What does a good maths book look like?

by Cordelia Myers

A group of secondary Head teachers asked me to consider “What does an effective maths lesson look like?” (a fascinating topic to think about). They then asked: “What does a good maths exercise book look like?” I have found this difficult. I have read around the topic, thought about it and asked a variety of respected colleagues. There is very little consensus.

“It should contain a set of notes so they can revise”

“Most students buy revision guides so there is no point wasting time writing out notes”

“They should show evidence of thinking”

“They should show a journey of learning, with reflections and corrections and annotations”

“It’s a place to process”

After having discussed this question, a number of colleagues have approached me (outside of the meeting) and whispered (as if in a confessional) “I really don’t care what their book looks like”. By this, they don’t mean that students can treat their book with disrespect. None of us want that. What I think they (and I, if I’m honest) want is for an exercise book to be a place where students can express their thinking and, if it’s a bit messy, that really doesn’t matter.

A book reflects lessons. If we return to “What does an effective lesson look like?” we focused on students engaging in mathematical thinking and problem solving. These activities need to be evident in a book.

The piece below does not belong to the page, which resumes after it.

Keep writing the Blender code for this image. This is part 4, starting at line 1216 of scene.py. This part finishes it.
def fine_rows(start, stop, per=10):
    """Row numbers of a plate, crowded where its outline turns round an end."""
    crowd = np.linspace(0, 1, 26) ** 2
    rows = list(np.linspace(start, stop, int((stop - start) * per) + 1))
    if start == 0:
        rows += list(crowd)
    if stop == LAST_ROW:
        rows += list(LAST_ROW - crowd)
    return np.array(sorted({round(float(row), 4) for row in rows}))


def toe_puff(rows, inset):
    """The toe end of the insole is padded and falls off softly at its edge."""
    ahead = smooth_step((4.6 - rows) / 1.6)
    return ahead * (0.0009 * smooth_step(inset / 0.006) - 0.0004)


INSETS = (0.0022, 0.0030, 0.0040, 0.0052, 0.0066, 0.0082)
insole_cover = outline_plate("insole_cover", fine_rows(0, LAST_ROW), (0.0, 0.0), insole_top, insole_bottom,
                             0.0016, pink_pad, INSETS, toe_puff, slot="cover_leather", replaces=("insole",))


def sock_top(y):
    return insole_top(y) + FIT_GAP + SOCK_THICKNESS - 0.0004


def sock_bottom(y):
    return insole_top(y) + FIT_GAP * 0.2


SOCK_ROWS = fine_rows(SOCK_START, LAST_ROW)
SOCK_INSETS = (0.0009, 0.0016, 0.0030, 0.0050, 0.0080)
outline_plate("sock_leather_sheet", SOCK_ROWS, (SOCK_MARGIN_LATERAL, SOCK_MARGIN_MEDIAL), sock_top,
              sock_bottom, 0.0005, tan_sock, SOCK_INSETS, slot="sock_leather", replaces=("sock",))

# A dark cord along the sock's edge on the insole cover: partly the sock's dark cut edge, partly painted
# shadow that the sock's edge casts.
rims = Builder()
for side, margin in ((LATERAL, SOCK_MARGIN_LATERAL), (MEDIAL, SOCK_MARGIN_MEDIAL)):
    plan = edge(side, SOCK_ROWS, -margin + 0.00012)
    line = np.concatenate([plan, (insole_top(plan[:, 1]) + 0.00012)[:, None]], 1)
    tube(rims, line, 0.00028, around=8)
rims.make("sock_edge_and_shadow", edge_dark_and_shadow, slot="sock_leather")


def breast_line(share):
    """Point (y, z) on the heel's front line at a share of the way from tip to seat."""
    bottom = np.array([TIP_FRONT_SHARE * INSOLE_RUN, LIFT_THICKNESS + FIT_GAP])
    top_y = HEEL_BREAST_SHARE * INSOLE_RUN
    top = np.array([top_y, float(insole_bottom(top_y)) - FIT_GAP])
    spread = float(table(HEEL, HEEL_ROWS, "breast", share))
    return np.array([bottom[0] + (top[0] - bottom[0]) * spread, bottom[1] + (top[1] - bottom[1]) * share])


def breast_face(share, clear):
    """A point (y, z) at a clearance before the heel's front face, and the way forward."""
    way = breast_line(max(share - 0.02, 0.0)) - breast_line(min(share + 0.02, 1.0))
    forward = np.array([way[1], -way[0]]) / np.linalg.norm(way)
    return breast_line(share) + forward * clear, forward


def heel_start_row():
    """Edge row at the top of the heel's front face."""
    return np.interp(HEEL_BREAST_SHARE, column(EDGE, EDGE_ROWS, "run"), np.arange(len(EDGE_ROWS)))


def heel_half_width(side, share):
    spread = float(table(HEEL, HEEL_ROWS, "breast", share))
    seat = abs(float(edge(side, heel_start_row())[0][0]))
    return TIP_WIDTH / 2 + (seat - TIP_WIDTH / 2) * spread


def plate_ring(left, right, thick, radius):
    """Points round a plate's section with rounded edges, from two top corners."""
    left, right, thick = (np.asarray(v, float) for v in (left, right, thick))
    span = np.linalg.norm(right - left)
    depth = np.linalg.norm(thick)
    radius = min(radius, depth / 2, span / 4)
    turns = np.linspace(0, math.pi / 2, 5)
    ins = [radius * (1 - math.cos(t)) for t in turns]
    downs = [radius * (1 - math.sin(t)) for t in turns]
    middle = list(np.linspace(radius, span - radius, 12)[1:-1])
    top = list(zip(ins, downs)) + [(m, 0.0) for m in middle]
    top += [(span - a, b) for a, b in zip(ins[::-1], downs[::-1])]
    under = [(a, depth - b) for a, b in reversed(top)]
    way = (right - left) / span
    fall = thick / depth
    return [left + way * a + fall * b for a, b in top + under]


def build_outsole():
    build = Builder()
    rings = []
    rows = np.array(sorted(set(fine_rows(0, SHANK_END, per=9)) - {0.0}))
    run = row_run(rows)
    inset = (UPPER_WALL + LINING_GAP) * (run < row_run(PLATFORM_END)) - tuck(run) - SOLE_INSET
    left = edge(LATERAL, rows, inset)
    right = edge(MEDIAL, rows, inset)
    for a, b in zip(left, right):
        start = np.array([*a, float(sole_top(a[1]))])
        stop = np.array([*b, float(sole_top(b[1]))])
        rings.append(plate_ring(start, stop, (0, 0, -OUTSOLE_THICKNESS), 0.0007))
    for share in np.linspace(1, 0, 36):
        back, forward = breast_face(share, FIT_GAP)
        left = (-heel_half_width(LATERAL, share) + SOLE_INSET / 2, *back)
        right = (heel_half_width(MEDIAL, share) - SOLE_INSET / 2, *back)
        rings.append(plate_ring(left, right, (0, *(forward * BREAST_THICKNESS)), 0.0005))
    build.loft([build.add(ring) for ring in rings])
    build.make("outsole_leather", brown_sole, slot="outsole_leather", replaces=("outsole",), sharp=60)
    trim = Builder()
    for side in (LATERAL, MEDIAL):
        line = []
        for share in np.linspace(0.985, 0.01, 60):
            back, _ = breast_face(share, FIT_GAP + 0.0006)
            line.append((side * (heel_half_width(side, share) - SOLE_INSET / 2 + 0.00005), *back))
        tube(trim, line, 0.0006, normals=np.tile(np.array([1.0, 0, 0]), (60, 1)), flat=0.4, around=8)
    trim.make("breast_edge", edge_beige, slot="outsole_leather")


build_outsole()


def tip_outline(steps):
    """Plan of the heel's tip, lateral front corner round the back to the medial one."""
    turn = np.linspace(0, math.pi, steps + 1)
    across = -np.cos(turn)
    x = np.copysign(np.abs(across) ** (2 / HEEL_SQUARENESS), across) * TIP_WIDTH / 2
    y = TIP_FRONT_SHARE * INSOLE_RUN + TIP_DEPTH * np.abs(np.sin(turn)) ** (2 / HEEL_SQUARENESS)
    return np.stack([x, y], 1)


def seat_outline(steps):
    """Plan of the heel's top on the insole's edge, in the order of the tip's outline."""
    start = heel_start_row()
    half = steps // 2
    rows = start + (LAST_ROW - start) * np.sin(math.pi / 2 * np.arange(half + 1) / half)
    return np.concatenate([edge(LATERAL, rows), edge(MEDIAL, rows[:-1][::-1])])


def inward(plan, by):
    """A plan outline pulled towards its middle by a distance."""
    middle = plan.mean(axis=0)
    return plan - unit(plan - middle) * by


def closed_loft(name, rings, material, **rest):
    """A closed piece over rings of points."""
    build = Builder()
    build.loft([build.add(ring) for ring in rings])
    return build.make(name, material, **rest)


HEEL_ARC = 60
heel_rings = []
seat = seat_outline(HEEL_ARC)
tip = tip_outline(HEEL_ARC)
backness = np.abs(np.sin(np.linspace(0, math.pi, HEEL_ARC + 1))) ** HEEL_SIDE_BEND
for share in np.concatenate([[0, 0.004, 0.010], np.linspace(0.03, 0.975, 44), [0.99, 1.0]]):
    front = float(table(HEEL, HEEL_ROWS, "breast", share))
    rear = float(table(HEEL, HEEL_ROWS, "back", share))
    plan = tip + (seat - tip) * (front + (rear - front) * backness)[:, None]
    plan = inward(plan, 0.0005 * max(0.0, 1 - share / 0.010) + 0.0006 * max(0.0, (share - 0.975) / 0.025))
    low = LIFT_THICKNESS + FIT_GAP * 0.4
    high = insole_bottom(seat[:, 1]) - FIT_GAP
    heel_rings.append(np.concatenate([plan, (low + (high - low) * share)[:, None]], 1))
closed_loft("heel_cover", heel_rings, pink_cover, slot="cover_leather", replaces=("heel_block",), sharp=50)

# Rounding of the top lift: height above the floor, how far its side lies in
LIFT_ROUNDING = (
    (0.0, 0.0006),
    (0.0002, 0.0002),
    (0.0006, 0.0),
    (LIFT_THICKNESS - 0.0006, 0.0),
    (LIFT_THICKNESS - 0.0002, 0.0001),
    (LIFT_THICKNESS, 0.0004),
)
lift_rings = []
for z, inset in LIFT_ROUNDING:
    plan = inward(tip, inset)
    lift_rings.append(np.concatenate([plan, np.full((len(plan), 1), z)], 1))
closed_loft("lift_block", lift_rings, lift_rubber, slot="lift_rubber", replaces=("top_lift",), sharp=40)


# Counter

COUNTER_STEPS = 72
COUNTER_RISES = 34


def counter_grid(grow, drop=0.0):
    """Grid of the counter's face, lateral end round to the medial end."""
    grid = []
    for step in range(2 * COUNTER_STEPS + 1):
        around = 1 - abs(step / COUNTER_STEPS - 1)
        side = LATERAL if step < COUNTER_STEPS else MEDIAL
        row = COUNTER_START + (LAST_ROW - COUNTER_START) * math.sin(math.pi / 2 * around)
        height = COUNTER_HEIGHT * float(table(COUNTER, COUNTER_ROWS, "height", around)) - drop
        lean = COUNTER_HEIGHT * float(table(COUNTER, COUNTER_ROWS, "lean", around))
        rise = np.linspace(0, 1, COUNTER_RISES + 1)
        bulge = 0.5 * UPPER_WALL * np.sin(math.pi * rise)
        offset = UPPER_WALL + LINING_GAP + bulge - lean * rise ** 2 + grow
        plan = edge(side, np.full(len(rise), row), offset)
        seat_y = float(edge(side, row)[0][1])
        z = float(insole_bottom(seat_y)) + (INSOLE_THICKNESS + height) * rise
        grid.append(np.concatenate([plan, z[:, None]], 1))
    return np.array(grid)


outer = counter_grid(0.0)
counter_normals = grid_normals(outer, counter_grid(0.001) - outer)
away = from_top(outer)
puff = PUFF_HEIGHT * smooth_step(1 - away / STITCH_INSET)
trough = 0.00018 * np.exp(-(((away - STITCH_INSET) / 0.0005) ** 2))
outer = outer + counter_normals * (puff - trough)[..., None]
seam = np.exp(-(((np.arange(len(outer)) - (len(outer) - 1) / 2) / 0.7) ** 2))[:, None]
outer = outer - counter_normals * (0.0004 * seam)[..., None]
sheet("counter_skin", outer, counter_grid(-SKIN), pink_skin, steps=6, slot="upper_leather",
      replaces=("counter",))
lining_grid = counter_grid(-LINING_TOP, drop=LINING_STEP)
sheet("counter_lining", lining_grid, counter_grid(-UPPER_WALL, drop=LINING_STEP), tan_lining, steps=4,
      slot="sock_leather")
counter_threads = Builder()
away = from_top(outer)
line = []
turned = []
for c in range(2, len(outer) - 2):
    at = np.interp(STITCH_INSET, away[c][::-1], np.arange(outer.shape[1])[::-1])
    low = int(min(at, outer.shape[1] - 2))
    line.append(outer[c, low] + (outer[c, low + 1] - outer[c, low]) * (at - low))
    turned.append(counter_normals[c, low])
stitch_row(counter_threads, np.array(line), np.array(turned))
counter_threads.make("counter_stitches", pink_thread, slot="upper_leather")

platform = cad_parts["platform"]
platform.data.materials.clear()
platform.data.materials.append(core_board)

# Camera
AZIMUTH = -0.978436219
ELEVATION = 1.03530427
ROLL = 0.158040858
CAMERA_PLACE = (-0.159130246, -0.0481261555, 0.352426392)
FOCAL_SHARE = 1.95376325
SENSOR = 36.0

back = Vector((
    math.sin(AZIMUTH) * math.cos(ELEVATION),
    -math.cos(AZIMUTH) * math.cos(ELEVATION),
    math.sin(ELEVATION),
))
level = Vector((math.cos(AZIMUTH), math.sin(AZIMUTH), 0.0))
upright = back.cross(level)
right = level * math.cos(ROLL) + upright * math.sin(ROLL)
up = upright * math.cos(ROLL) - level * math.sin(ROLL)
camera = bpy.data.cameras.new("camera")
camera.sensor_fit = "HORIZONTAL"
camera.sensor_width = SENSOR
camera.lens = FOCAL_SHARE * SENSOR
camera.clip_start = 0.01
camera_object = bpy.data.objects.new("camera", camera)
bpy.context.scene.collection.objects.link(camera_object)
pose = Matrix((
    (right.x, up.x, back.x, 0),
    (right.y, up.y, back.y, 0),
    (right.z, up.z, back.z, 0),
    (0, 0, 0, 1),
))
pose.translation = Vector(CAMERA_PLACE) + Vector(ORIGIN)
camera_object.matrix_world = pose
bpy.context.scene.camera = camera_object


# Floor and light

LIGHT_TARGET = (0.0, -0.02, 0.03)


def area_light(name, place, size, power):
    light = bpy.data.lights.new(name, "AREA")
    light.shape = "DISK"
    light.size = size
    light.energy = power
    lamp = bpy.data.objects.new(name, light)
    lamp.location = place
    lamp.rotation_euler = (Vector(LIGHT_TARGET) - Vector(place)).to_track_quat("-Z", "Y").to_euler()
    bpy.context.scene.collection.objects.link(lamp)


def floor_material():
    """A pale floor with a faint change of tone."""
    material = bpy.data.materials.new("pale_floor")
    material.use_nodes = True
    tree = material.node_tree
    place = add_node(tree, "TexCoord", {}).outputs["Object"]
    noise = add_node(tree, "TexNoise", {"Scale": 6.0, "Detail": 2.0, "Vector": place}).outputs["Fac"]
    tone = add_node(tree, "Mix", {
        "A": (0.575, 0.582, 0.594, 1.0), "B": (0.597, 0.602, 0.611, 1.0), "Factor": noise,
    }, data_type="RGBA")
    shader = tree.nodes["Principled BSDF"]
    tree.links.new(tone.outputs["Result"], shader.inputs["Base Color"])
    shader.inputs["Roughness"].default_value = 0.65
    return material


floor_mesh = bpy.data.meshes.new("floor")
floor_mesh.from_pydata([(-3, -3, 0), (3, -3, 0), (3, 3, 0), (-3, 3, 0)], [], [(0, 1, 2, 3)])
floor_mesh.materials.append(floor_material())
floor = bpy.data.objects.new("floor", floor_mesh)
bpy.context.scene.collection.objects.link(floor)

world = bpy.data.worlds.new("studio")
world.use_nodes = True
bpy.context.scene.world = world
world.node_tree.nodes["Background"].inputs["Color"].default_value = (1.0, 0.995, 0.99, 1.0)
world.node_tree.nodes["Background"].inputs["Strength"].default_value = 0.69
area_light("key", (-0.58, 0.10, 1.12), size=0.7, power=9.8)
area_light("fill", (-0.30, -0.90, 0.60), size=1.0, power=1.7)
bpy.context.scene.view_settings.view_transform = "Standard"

Mistakes are key. If there aren’t any, perhaps the teaching is pitched incorrectly. Similarly if the book is full of errors. Students’ responses to mistakes are interesting. Are there annotations showing they understand the error or is it always just crossed out and replaced with the correct answer? Is there evidence later in the book of misconceptions put right?

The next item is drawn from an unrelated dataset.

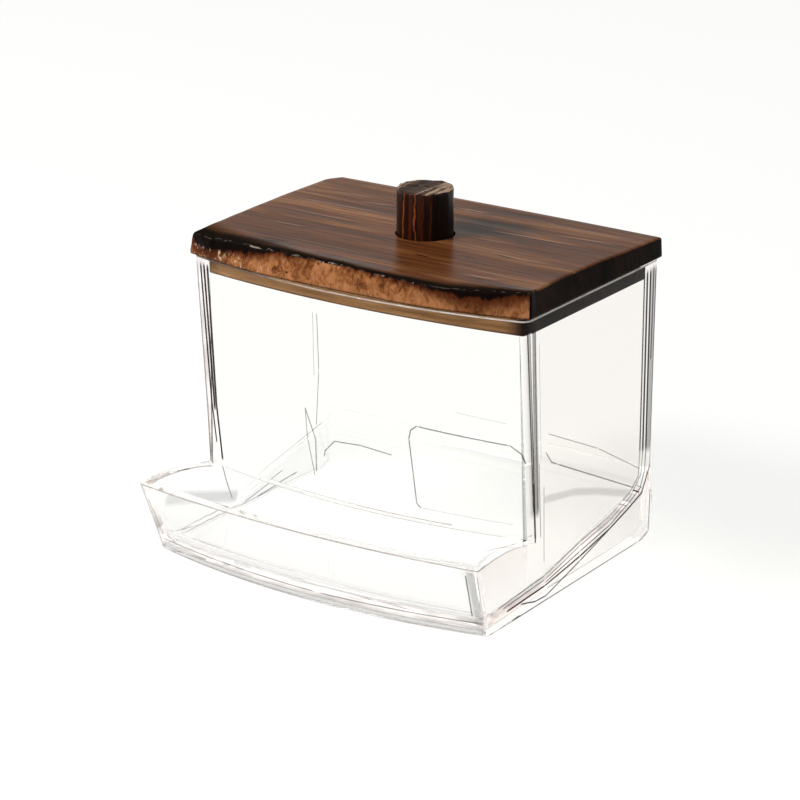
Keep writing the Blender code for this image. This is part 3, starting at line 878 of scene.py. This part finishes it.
FRONT_LINES = (
    post_lines(((-42.45, -41.95, 0.27, 1), (-41.3, -41, 0.32, 1)), 30)
    + strokes((-40.05, 66.5, -40.35, 32, 0.34), (-40.45, 34, -39.5, 18, 0.3),
        (-41.95, 32, -41.2, 22, 0.24, 0.8))
    + polyline(((18.8, 20.1), (17.9, 21), (16.6, 36.4), (17.1, 38.5), (18.6, 39.7), (40.5, 38.5),
        (43, 36.8), (44.4, 33)), 0.15, 0.48)
    + strokes((18.8, 20.1, 41, 19.7, 0.14, 0.1), (28, 44.6, 40, 43.6, 0.14, 0.08))
    + polyline(((-11.2, 38.2), (-8.6, 31), (-8.9, 23)), 0.15, 0.46)
    + polyline(((-11.2, 38.2), (-11, 31), (-9.4, 22)), 0.14, 0.34)
    + polyline(((-6.3, 27.6), (-6.1, 28.8), (-4.2, 30.8), (-3.2, 31.8), (4, 32.3), (12, 31.6)), 0.14,
        0.42))
CORNER_LINES = strokes((-44.4, 66.5, -44.35, 17, 0.6), (-44.2, 66.5, -43.9, 17, 0.6, 0.28),
    (-42.45, 66.5, -41.95, 30, 0.27))
TRAY_LINES = strokes((-46, 1.5, 46, 1.5, 1.3, 0.16), (-46, 0.3, 46, 0.3, 0.16, 0.28),
    (-44.5, 3.4, 4, 2.9, 0.15, 0.5), (4, 2.9, 44.5, 3.5, 0.15, 0.5), (-46, 5.2, 46, 5.2, 1.2, 0.07),
    (-46.2, 17, -44.9, 1, 1.2, 0.26), (-46.2, 17, -44.9, 1, 0.16, 0.5),
    (-44.4, 14, -42.8, 4.5, 0.16, 0.45), (43, 16.2, 42.4, 5, 0.16, 0.6), (44.3, 16.5, 43.7, 1, 1.1, 0.2),
    (45.7, 16.5, 44.8, 1, 0.16, 0.4))


class MouldingPart(IntEnum):
    """A part of the moulding with its own finish, numbered as its material slot."""

    PLAIN, EDGE, RIGHT, LEFT, FRONT, CHAMBER, TRAY, RIM, CORNER, SLOT_EDGE = range(10)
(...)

I like to see annotations in a book. Most teachers will present various methods and will encourage students to consider alternative routes. I would expect to see evidence of some of this. For example: Today with my year 8s we looked at 0.003 x 60. The first student suggested we calculated 0.03 x 6, someone else 3 x 60 ÷1000, then 3 x 6 ÷ 100 and so on. You could hear the “I like that”s whispered as they listened to each other. Recording their preferred route helps to consolidate it. What I’m trying to say is that in a good maths book you might see solutions and alongside them other solutions (to the same question) that are mathematically more elegant or efficient. This shows progression of thinking.

In most classes there will be a student who tries to avoid thinking by writing copious notes. There will also be students who spend their time thinking and refuse to write any words. Of the two, I would prefer the latter. Students learn in very different ways and I think, therefore, that their books may look different. If they don’t you would worry about how formulaic the teaching is. Are they simply copying from the board/text book/their neighbour?

I think I have to add: Most maths classrooms will have a student who finds writing difficult. Their work may be all over the place. Maths can be a subject where they shine. We will try to help them establish some structure in their working but if it is messy, that’s not an issue. You can almost hear the student waiting for you to rebuke them (perhaps they are aware and ashamed?) and when it doesn’t happen they often flourish. These are frequently the students who achieve very high progress in maths in comparison to other subjects.

Books, like students and their teachers, have many ways of being “good”. A good book will show a balance between achieving and learning by the ticks and crosses, by the annotations, by the increasingly complex “workings out”. It will show progression of thinking.

There isn’t a simple answer to the question or, in my opinion, a one-size-fits-all solution. Given the diversity of teacher opinion and the diversity of learning styles I wonder if a sensible way forward is for departmental discussions to take place. “Who is a book for?” being a good starting point. Notes reflecting the diversity of views would reduce pressure for uniformity and teachers can encourage students to use their books in the way that best facilitates thinking.